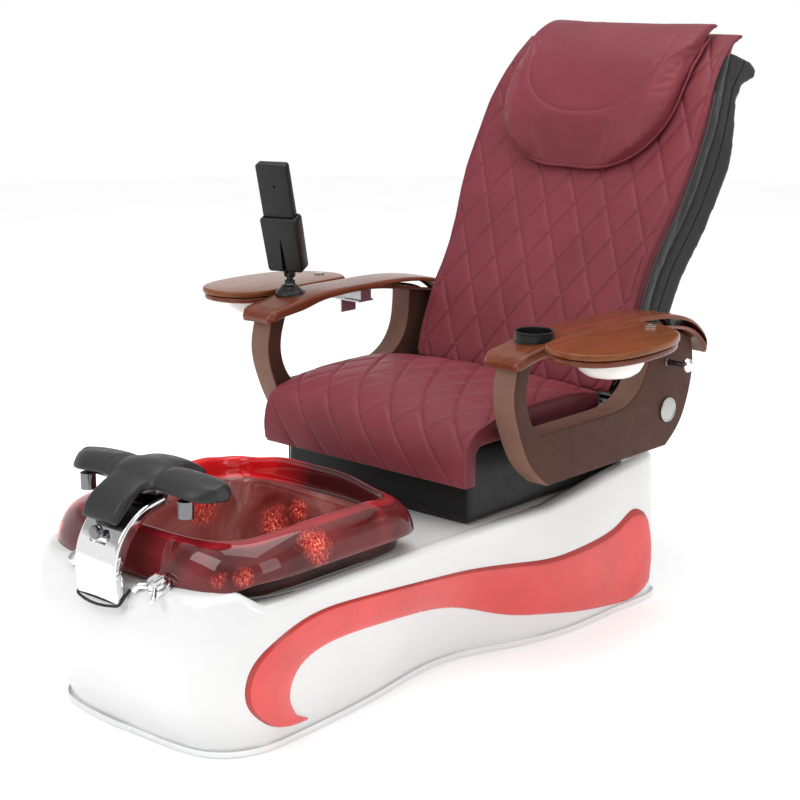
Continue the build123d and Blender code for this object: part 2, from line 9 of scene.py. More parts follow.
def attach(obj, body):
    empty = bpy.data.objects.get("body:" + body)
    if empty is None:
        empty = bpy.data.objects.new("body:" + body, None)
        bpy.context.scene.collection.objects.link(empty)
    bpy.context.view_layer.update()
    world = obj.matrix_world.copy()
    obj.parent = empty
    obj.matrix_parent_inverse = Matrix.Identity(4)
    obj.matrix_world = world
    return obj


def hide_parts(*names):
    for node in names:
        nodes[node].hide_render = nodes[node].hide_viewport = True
※
» Task requirements
Quote exactly and only the lines from the one holding "bpy.context.scene.collection.objects.link(empty)" through the end of the data.

» Problem solution
        bpy.context.scene.collection.objects.link(empty)
    bpy.context.view_layer.update()
    world = obj.matrix_world.copy()
    obj.parent = empty
    obj.matrix_parent_inverse = Matrix.Identity(4)
    obj.matrix_world = world
    return obj


def hide_parts(*names):
    for node in names:
        nodes[node].hide_render = nodes[node].hide_viewport = True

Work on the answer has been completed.